La simulazione configura un negozio non voluto rappresentando un esempio di divergenza tra volontà e dichiarazione.
Le parti del contratto simulato, d'accordo tra di loro, dichiarano di voler porre in essere un contratto, ma in realtà non vogliono che se ne producano gli effetti. La simulazione è assoluta nel caso in cui le parti vogliono che non si produca alcun effetto, nè del negozio concluso nè di altro negozio. Al contrario, la simulazione è relativa quando si conviene la conclusione di un contratto ma si vuole la produzione di effetti diversi, riconducibili ad altro contratto.
La reale volontà del contraente è contenuta nell'accordo simulatorio che è atto esterno al contratto simulato. Solitamente l'accordo simulatorio è anteriore o contestuale al contratto simulato, mentre non si ritiene ammissibile un accordo successivo, poichè in tal caso l'atto originariamente perfezionato sarebbe stato perfettamente coincidente con la volontà dei contraenti.
Il Legislatore non fornisce una nozione del contratto simulato, soffermandosi sugli effetti che esso produce tra le parti e rispetto ad i terzi e sulla prova che può essere utilizzata per dimostrare l'esistenza della simulazione.
In ossequio all'art. 1414 c.c. la volontà delle parti prevale sulla dichiarazione, almeno per quanto concerne gli effetti della simulazione tra le parti. Infatti, quando la simulazione è assoluta, il contratto simulato non produce alcun effetto tra le parti, e nessun altro effetto si produce.
Qualora le parti abbiano voluto un contratto diverso da quello concluso, fra le stesse si produrranno gli effetti del contratto effettivamente voluto.
In virtù della teoria generale dell'affidamento, per i terzi, intesi come coloro che non sono stati parte dell'atto simulato, varrà ciò che è stato manifestato all'esterno, e pertanto, si riterrà produttivo di effetti il contratto simulato.
Rispetto al contratto simulato possono delinearsi tre categorie di terzi: quelli che in buona fede hanno fatto affidamento sul contratto simulato, e che in forza dell'art. 1415, primo comma, c.c. possono far valere la situazione apparente; quelli pregiudicati dal perfezionamento del contratto simulato, i quali possono far valere la situazione reale esercitando l'azione di simulazione ed infine i creditori delle parti, i quali pur essendo terzi rispetto alle parti contrattuali vengono tutelati da un'apposita norma, l'art. 1416 c.c.
Coloro che non vengono danneggiati dalla simulazione possono far valere la situazione apparente purchè siano in buona fede.
Parte della dottrina e della giurisprudenza ritiene che sussista la malafede nell'ipotesi di semplice conoscenza della simulazione del titolo del proprio autore.
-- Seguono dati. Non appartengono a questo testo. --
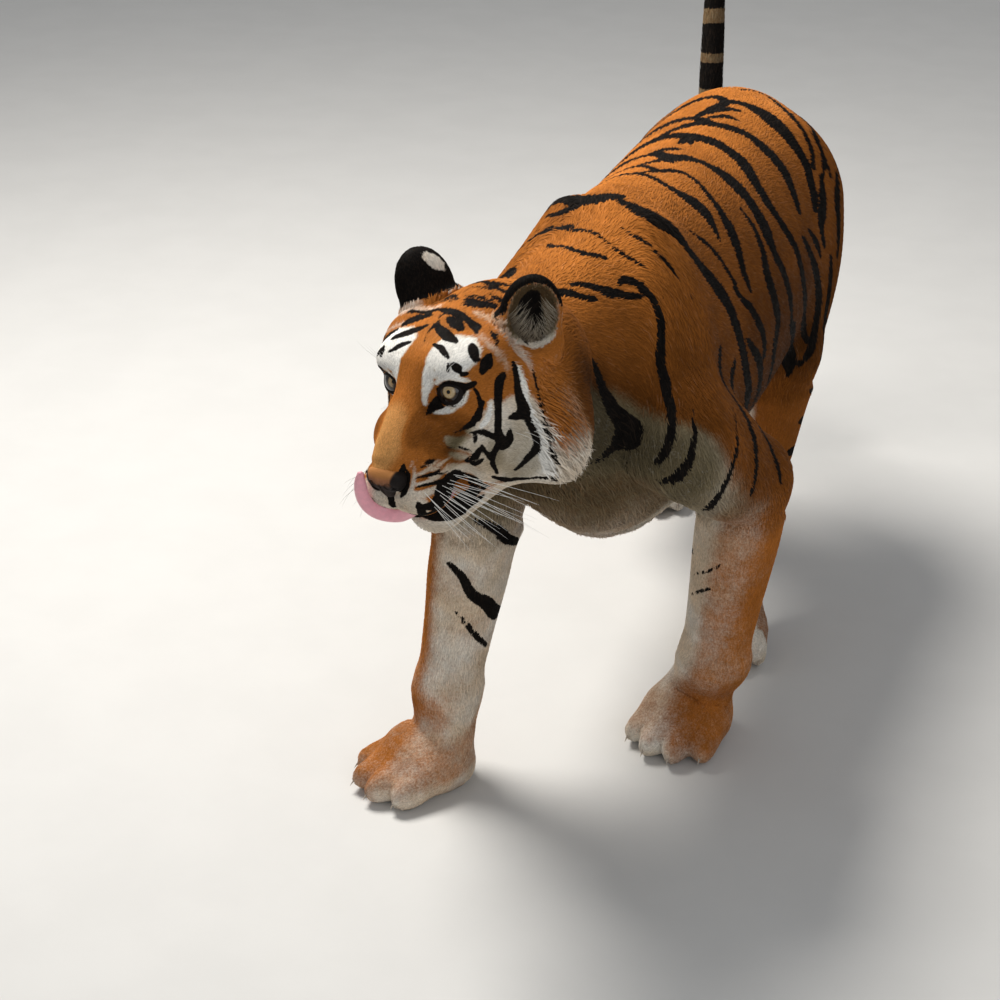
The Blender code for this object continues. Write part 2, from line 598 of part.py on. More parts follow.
# neck
NECK = Frame((-0.06, -0.175, 0.72), rot(0, -24))
pieces["neck"] = part_off(whole, "neck", lambda g: box((-0.30, -0.40, -0.215), (0.30, 0.0, 0.35), NECK, g))

# hind legs: thigh, shank, foot from the hock down
HIND_L = [(0.455, 0.403), (0.72, 0.403), (0.90, 0.57), (0.955, 0.70), (0.90, 0.80), (0.76, 0.83), (0.62, 0.75), (0.50, 0.62), (0.455, 0.50)]
HIND_R = [(0.64, 0.405), (0.90, 0.405), (0.95, 0.50), (0.965, 0.60), (0.955, 0.70), (0.90, 0.79), (0.76, 0.81), (0.64, 0.72), (0.61, 0.55)]
pieces["hindleg_left_thigh"] = part_off(whole, "hindleg_left_thigh", lambda g: prism(HIND_L, 0.070, 0.45, g))
pieces["hindleg_right_thigh"] = part_off(whole, "hindleg_right_thigh", lambda g: prism(HIND_R, -0.030, -0.45, g))
pieces["hindleg_left_shank"] = part_off(whole, "hindleg_left_shank", lambda g: box((0.02, 0.20, -0.10), (0.45, 0.90, 0.403), WORLD, g))
pieces["hindleg_right_shank"] = part_off(whole, "hindleg_right_shank", lambda g: box((-0.45, 0.60, -0.10), (-0.005, 1.25, 0.405), WORLD, g))
pieces["hindleg_left_foot"] = part_off(pieces["hindleg_left_shank"], "hindleg_left_foot", lambda g: box((0.0, 0.20, -0.12), (0.45, 0.90, 0.245), WORLD, g))
pieces["hindleg_right_foot"] = part_off(pieces["hindleg_right_shank"], "hindleg_right_foot", lambda g: box((-0.45, 0.64, -0.12), (0.0, 1.25, 0.275), WORLD, g))
tidy(whole)
pieces["trunk"] = whole

# the lower jaw and the nose leather come off the head
pieces["nose"] = part_off(head, "nose", lambda g: box((-0.027, -0.260, -0.046), (0.027, -0.201, -0.008), HEAD, g))
JAW = Frame(HEAD.world((0, -0.100, -0.0885)), HEAD.r @ rot(0, -4))
pieces["jaw"] = part_off(head, "jaw", lambda g: box((-0.20, -0.15, -0.20), (0.20, 0.045, 0.0), JAW, g))

# eyes, seated in the head
for side, word in ((1, "left"), (-1, "right")):
    c = (side * EYE_C[0], EYE_C[1], EYE_C[2])
    room = ball("room", c, EYE_R + GAP, HEAD)
    boolean(head, room, "DIFFERENCE")
    bpy.data.objects.remove(room, do_unlink=True)
    pieces[f"eye_{word}"] = ball(f"eye_{word}", c, EYE_R, HEAD)

# ears: a cup each, seated in the crown
for side, word in ((1, "left"), (-1, "right")):
    shell, foot, cup = ear_masses[side]
    bm = bmesh.new()
    shell.seed(bm)
    ear = mesh_object(f"ear_{word}", bm, PARTS)
    bm = bmesh.new()
    cup.seed(bm)
    c = mesh_object("cutter", bm, CUTTERS)
    boolean(ear, c, "DIFFERENCE")
    bpy.data.objects.remove(c, do_unlink=True)
    low = box((-0.1, -0.1, -0.1), (0.1, 0.1, -0.006), shell.frame)
    boolean(ear, low, "DIFFERENCE")
    bpy.data.objects.remove(low, do_unlink=True)
    tidy(ear)
    bm = bmesh.new()
    shell.seed(bm, -GAP)
    c = mesh_object("cutter", bm, CUTTERS)
    low = box((-0.1, -0.1, -0.1), (0.1, 0.1, -0.006 - GAP), shell.frame)
    boolean(c, low, "DIFFERENCE")
    for target in ("head", "neck"):
        boolean(pieces[target], c, "DIFFERENCE")
    for o in (c, low):
        bpy.data.objects.remove(o, do_unlink=True)
    pieces[f"ear_{word}"] = ear

# the tongue: out between the lips and curled up over the right of the upper lip
tongue_room = tongue_part(3 * GAP)
bm = bmesh.new()
tongue_part(0.0).seed(bm)
pieces["tongue"] = mesh_object("tongue", bm, PARTS)
for target in ("head", "jaw", "nose"):
    bm = bmesh.new()
    tongue_room.seed(bm)
    c = mesh_object("cutter", bm, CUTTERS)
    boolean(pieces[target], c, "DIFFERENCE")
    bpy.data.objects.remove(c, do_unlink=True)

for name, obj in pieces.items():
    tidy(obj)

# the bounding box's middle, on the floor, becomes the origin
every = np.vstack([coords_of(o.data) for o in pieces.values()])
low, high = every.min(0), every.max(0)
shift = np.array([(low[0] + high[0]) / 2, (low[1] + high[1]) / 2, low[2]])
looks = {
    "eye": (EYE, 0.12), "tongue": (PINK, 0.35), "nose": (PINK, 0.45), "ear": (DARK, 0.85), "jaw": (WHITE, 0.85),
    "neck": (CREAM, 0.85), "foreleg": (CREAM, 0.85), "hindleg": (ORANGE, 0.85),
}
for name, obj in pieces.items():
    set_coords(obj.data, coords_of(obj.data) - shift)
    colour, rough = looks.get(name.split("_")[0], (ORANGE, 0.85))
    obj.data.materials.clear()
    obj.data.materials.append(material(name, colour, rough))
    obj.data.shade_smooth()
    obj.data.set_sharp_from_angle(angle=math.radians(50))
bpy.data.collections.remove(CUTTERS)
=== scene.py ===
"""Looks of the bengal tiger: skin, coat, face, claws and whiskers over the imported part.

The body is described by the same masses and tubes as the part, drawn in by the
depth of the coat; the markings are strokes laid on it; the coat is short tufts
that follow the lie of the hair.
"""
import json
import math
import bmesh
import bpy
import numpy as np
from mathutils import Matrix, Vector

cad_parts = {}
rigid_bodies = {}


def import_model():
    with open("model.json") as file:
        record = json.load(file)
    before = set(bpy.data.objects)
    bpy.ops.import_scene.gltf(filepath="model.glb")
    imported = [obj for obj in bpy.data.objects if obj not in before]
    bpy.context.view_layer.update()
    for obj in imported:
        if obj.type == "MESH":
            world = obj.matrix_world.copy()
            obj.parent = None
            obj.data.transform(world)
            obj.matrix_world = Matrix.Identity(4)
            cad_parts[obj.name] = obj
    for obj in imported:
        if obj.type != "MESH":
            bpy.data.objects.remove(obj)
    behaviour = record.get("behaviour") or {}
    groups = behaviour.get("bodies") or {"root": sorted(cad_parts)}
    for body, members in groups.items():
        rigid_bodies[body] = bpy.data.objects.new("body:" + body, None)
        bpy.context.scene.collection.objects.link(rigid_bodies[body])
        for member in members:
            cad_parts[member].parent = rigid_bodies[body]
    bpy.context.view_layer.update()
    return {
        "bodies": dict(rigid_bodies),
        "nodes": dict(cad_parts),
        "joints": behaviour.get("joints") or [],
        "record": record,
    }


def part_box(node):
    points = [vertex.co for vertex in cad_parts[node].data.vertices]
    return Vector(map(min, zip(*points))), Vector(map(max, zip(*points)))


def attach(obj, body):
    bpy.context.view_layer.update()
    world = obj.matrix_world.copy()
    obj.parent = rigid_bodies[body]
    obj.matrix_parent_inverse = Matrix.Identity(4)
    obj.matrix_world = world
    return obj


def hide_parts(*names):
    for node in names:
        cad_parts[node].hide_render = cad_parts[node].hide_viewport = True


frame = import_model()
TONGUE_WIDTH = 0.040
TONGUE_THICK = 0.007


# ---------------------------------------------------------------- field tools
def rot(yaw=0.0, pitch=0.0, roll=0.0):
    """Rotation: yaw about Z (negative turns to the animal's right), pitch about X (positive lowers the nose), roll about Y."""
    return np.array(Matrix.Rotation(math.radians(yaw), 3, "Z") @ Matrix.Rotation(math.radians(pitch), 3, "X") @ Matrix.Rotation(math.radians(roll), 3, "Y"))


def spline(points, n):
    """Catmull-Rom through the rows of points (any number of columns), n samples."""
    p = np.asarray(points, float)
    if len(p) < 3:
        t = np.linspace(0, 1, n)[:, None]
        return p[0] * (1 - t) + p[-1] * t
    q = np.vstack([2 * p[0] - p[1], p, 2 * p[-1] - p[-2]])
    u = np.linspace(0, len(p) - 1 - 1e-9, n)
    i = u.astype(int)
    f = (u - i)[:, None]
    a, b, c, d = q[i], q[i + 1], q[i + 2], q[i + 3]
    return 0.5 * (2 * b + (c - a) * f + (2 * a - 5 * b + 4 * c - d) * f * f + (3 * b - a - 3 * c + d) * f ** 3)


class Frame:
    """A body part's own axes: origin and rotation."""
    def __init__(self, origin=(0, 0, 0), r=None):
        self.o = np.asarray(origin, float)
        self.r = np.eye(3) if r is None else r

    def local(self, p):
        return (p - self.o) @ self.r

    def world(self, p):
        return np.asarray(p, float) @ self.r.T + self.o

    def vec(self, v):
        return np.asarray(v, float) @ self.r.T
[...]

Di recente, altra giurisprudenza, ha ritenuto che la malafede del terzo si configuri solo quando vi sia stata collusione con il dante causa.
Non appare univoca la posizione della dottrina in ordine alla presunzione di malafede nel caso di contratto concluso con l'acquirente apparente-presunto titolare del bene, successivamente alla trascrizione della domanda giudiziale di simulazione. Infatti, mentre secondo alcuni autori, la trascrizione della domanda giudiziale comporta automaticamente lo stato di malafede del terzo, in quanto quest'ultimo ha l'onere di consultare i pubblici registri per verificare la situazione del bene che intende acquistare, per altri autori, la suddetta trascrizione non è condizione di malafede poichè la funzione della trascrizione non è quella di escludere la buona fede dei successivi acquirenti, piuttosto quella di regolare il conflitto tra il terzo acquirente ed il simulato alienante.